Thursday, June 24, 2010

"I Like Dirt"-- Red Hot Chili Peppers

Though Mom always had a knack for saying the right thing, she also had the unfortunate gift of saying exactly what she thought about something when she thought it. I remember coming home from the Ville with the hubby and the kid and sitting out on the deck with Mom and Dad. Since my paternal grandparents live just up the road from them, they often walk down to catch up on the happenings of the day. On one particular visit, Mom and Dad had just had a piece in the field below their lawn plowed for a vegetable garden. Grandpa and Dad were going to walk down there to look at.

“Aren’t you going to walk down here to look at this garden, Reba?” Grandpa said, pausing in the driveway to look up at her where she was seated on the deck.

“Well, I reckon I’ve seen dirt before,” she spat the words angrily, out of the blue. The look on his face was priceless. His eyebrows flew up and he just looked like he was thinking, all right, then. And he turned and walked away. I didn’t know whether laughing my ass off would put me in the line of fire, but I couldn’t help it. Luckily she thought it was funny too. Dad said it had just been one of those days, no one could say the right thing--or anything for that matter.

On Memorial Day, Dad, my brother and sister, and I went to the graveyard. They had added dirt to her grave to level it off. I sat on the grass at the edge of the dirt. It was hot. They stood on the opposite side of the grave.

Dad looked down at the grave, kicking a little at the dirt that was there, “Well, I reckon you’ve seen dirt before.”

After a silent moment, “Did I tell you we’ve got the okay on the bench? He [the groundskeeper] said that he didn’t mind as long as he could weed eat around it.”

The bench was going to be made from one of the sandstone rectangles that Grandpa Tolman had cut out of the side of a mountain in Eastern Kentucky. Several years back, the family had carried the stones out of the woods from the fireplace of the old homestead and hauled them back to our current home town. Beside the driveway at Mom and Dad’s house is what I call the miniature Stonehenge. Made from one of the mantle stones as the seat and two smaller stones as the legs of the bench; Mom’s will be like that, with a bronze plaque.

At the funeral we had stayed while they lowered the casket and covered the vault with its cement slab of a lid. My oldest sister took a shovel full of dirt and threw it in, and the next dug in her high heels and did the same. Some people thought we were weird for staying so long. But, as Dad said, if we were going to do it, we were going to see it through to the very end. The rain was drizzling down, and there we were, watching them put her in the ground. My sister had summoned the rain, and how fitting it was that the funeral was drenched in rain as we shed our tears.

On the way out of the cemetery Dad asked us what we thought about for the headstone. My sister said that she wanted a bench so that there would be someplace to sit when we came to visit her at the cemetery. We all thought that that was a good idea. And so it will be.

In Berea, Kentucky, where Grandma Roark, my great grandmother, is buried, is another one of those stones, set flush with the ground, adorned with a bronze plaque as well. I guess as long as there are Roarks around to do it, that’s the way it will be done.

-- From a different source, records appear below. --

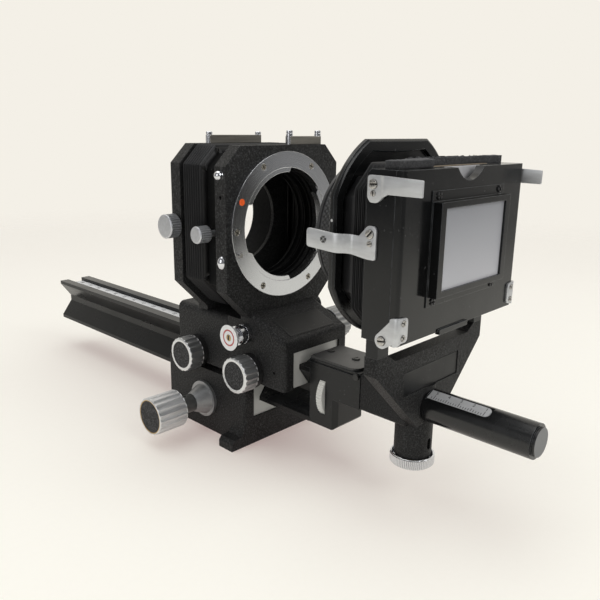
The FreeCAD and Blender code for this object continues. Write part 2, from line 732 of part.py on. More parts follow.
def rear_standard():
    body = standard_plate(RSTD_Y0, RSTD_Y1, REAR_TOP, HUB_R + RUN)
    frame = prism("y", bellows_points(2.6), BEL_Y1, RSTD_Y0)
    body = join([body, frame.cut(rod("y", 0, AXIS_Z, REAR_THROAT, BEL_Y1 - 1, RSTD_Y0 + 1))])
    return body.cut(rod("x", CAM_KNOB_Y, CAM_KNOB_Z, CAM_STEM_R + RUN, -STD_HALF - 1, -CAM_FLANGE_R - 0.4))


def camera_mount_ring():
    hub = ring("y", 0, AXIS_Z, HUB_R, REAR_THROAT, RSTD_Y0 + GAP, RSTD_Y1 + GAP)
    flange = ring("y", 0, AXIS_Z, CAM_FLANGE_R, REAR_THROAT, RSTD_Y1 + GAP, RSTD_Y1 + GAP + CAM_FLANGE_T)
    barrel = ring("y", 0, AXIS_Z, CAM_BARREL_R, REAR_THROAT, RSTD_Y1 + GAP + 0.5, CAM_BARREL_END)
    tabs = ring("y", 0, AXIS_Z, CAM_BARREL_R + 1.6, REAR_THROAT, CAM_BARREL_END - 1.6, CAM_BARREL_END)
    for k in range(3):
        gap = box(-10, 10, CAM_BARREL_END - 3, CAM_BARREL_END + 1,
                  AXIS_Z + CAM_BARREL_R, AXIS_Z + CAM_BARREL_R + 6)
        gap.rotate(V(0, 0, AXIS_Z), V(0, 1, 0), 120 * k)
        tabs = tabs.cut(gap)
    return join([hub, flange, barrel, tabs])


def cable_release_socket():
    x = -CAR_HALF
    parts = []
    for r, x0, x1 in ((4.2, x - 2.4, x), (3.0, x - 3.4, x - 2.4), (4.2, x - 5.6, x - 3.4),
                      (3.0, x - 8.2, x - 5.6)):
        parts.append(rod("x", RELEASE_Y, RELEASE_Z, r, x0, x1))
    return join(parts).cut(rod("x", RELEASE_Y, RELEASE_Z, RELEASE_BORE, x - 9, x - 1.5))


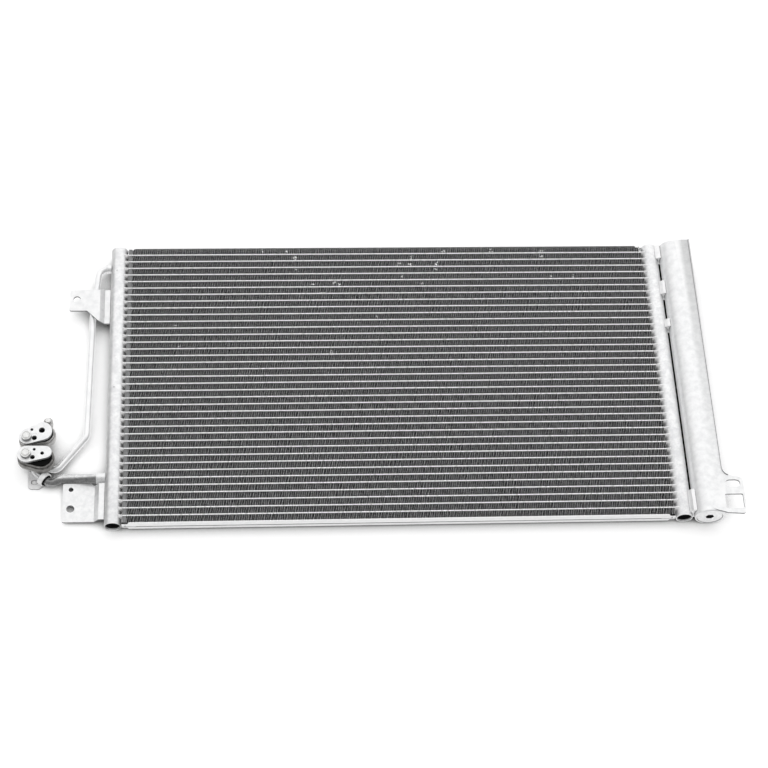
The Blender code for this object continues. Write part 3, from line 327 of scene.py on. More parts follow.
def relief(tree, shader, *layers):
    """Bump layers one on another, each a (height output, depth in metres) pair."""
    normal = None
    for height, depth in layers:
        bump = tree.nodes.new("ShaderNodeBump")
        bump.inputs["Distance"].default_value = depth
        bump.inputs["Strength"].default_value = 1.0
        tree.links.new(height, bump.inputs["Height"])
        if normal is not None:
            tree.links.new(normal, bump.inputs["Normal"])
        normal = bump.outputs["Normal"]
    tree.links.new(normal, shader.inputs["Normal"])


def stained(tree, place, radius):
    """A mask with a ragged edge: 1 near a place and 0 beyond the radius."""
    where = tree.nodes.new("ShaderNodeTexCoord")
    away = tree.nodes.new("ShaderNodeVectorMath")
    away.operation = "DISTANCE"
    away.inputs[1].default_value = place
    tree.links.new(where.outputs["Object"], away.inputs[0])
    ragged = tree.nodes.new("ShaderNodeMath")
    ragged.operation = "MULTIPLY_ADD"
    ragged.inputs[1].default_value = radius * STAIN_RAGGED
    tree.links.new(noise(tree, STAIN_SCALE, detail=3), ragged.inputs[0])
    tree.links.new(away.outputs["Value"], ragged.inputs[2])
    inner, outer = (radius * share for share in STAIN_EDGE)
    return spread(tree, ragged.outputs["Value"], 1.0, 0.0, inner, outer)


def place_on(tree, axis):
    """The place on one axis of the piece, in metres."""
    where = tree.nodes.new("ShaderNodeTexCoord")
    parts = tree.nodes.new("ShaderNodeSeparateXYZ")
    tree.links.new(where.outputs["Object"], parts.inputs["Vector"])
    return parts.outputs[axis]


def along(tree, axis, start, end):
    """A value that goes from 0 to 1 between two places on one axis of the piece."""
    return spread(tree, place_on(tree, axis), 0.0, 1.0, start, end)


def line_on(tree, axis, place, half):
    """A mask that is 1 within half a width of one place on an axis of the piece."""
    within = tree.nodes.new("ShaderNodeMath")
    within.operation = "COMPARE"
    tree.links.new(place_on(tree, axis), within.inputs[0])
    within.inputs[1].default_value = place
    within.inputs[2].default_value = half
    return within.outputs["Value"]


def paint_seam_shade(tree, colour):
    """Darken a colour where other metal stands close by: painted shade in a seam."""
    near = tree.nodes.new("ShaderNodeAmbientOcclusion")
    near.samples = SEAM_SAMPLES
    near.inputs["Distance"].default_value = SEAM_REACH
    shade = ramp(tree, near.outputs["AO"], SEAM_SHADES)
    return blend_colours(tree, 1.0, colour, shade, "MULTIPLY")


def metal(name, pale, dark, roughness, metallic=0.8, grain_along=None, grain_depth=0.00002, blotch=90,
          pit_depth=0.000015, mottle=0.5, marks=(), bands=(), lines=(), seam_shade=True, rubs=True):
    """Aluminium in its mill finish: cloudy and mottled tone, grain along an axis, pits, rubbed edges.

    Marks are (place, radius, colour) stains.  Bands are (axis, start, end, lower tint, upper tint): past the
    end the tone is multiplied by a tint that goes from the lower one to the upper one along Y.  Lines are
    (axis, place, half a width, tint of the dark tone), lines of painted shade.  Seam shade darkens the metal
    close to its neighbours as painted shade, and rubs brightens its edges.
    """
    material, tree, shader = tree_of(name)
    stretch = [1, 1, 1]
    if grain_along is not None:
        stretch[grain_along] = GRAIN_STRETCH
    clouds = noise(tree, blotch, detail=5)
    specks = noise(tree, SPECK_SCALE, detail=4, rough=SPECK_ROUGH)
    grain = noise(tree, GRAIN_SCALE, stretch, detail=3)
    pits = noise(tree, PIT_SCALE, detail=2)
    tone = ramp(tree, clouds, tuple(zip(CLOUD_STOPS, (dark, pale))))
    spotted = blend_colours(tree, spread(tree, specks, 0.0, mottle, *SPECK_STOPS), tone, dark)
    colour = blend_colours(tree, spread(tree, grain, 0.0, GRAIN_SHARE), spotted, dark)
    if rubs:
        shape = tree.nodes.new("ShaderNodeNewGeometry")
        rubbed = spread(tree, shape.outputs["Pointiness"], 0.0, RUB_SHARE, *RUB_STOPS)
        colour = blend_colours(tree, rubbed, colour, [min(1.0, share * RUB_TINT) for share in pale])
    for place, radius, stain in marks:
        colour = blend_colours(tree, stained(tree, place, radius), colour, stain)
    for axis, start, end, lower, upper in bands:
        height = along(tree, "Y", -BAND_SPAN, BAND_SPAN)
        tint = ramp(tree, height, ((0.0, (lower,) * 3), (1.0, (upper,) * 3)))
        colour = blend_colours(tree, along(tree, axis, start, end), colour, tint, "MULTIPLY")
    for axis, place, half, tint in lines:
        line = line_on(tree, axis, place, half)
        colour = blend_colours(tree, line, colour, [share * tint for share in dark])
    if seam_shade:
        colour = paint_seam_shade(tree, colour)
    tree.links.new(colour, shader.inputs["Base Color"])
    smoothest, roughest = (roughness + swing for swing in SHINE_SWING)
    tree.links.new(spread(tree, specks, smoothest, roughest), shader.inputs["Roughness"])
    shader.inputs["Metallic"].default_value = metallic
    relief(tree, shader, (grain, grain_depth), (pits, pit_depth))
    return material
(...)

Even now it doesn’t seem real to me. I spoke at the funeral. I said a few lines, then recited her favorite poem, "The Children’s Hour" by William Wadsworth Longfellow. For Christmas our sister had made us all framed copies of the poem. I had remarked how, after spending hours, then days reminiscing, trying to decide on a memory to share with everyone, one thing that we did agree on was that everyone knew that Mom loved to read. As children we would read together, and she would impress us by reciting passages and poems. I was okay until I began reading the poem. I ignored everything that I had learned in public speaking—I didn’t make much eye contact, I didn’t project (but thanks to the microphone, that wasn’t a problem), but I did the best that I could. When I was about half way through the second stanza I was crying so much, I apologized, and then my Uncle came up and encouraged me to take my time. All I could think was to keep on going, finish the poem so everyone could hear its beautiful and heart breaking lines.

At some point, every day, I think about calling Mom. I’ve never actually picked up the phone to do it. But the feeling is always there. Even when I moved away all I had to do was pick up the phone. And whether the words she spoke worked to comfort me or to piss me off, she was always right. I guess that’s why I got mad when I did, because I hate being wrong. Mom was the best at everything that involved life. She always knew the right thing to do. Now I can only hope that enough of her strong spirit rubbed off on me so that I can be a good mother, a good wife, a great person--like her.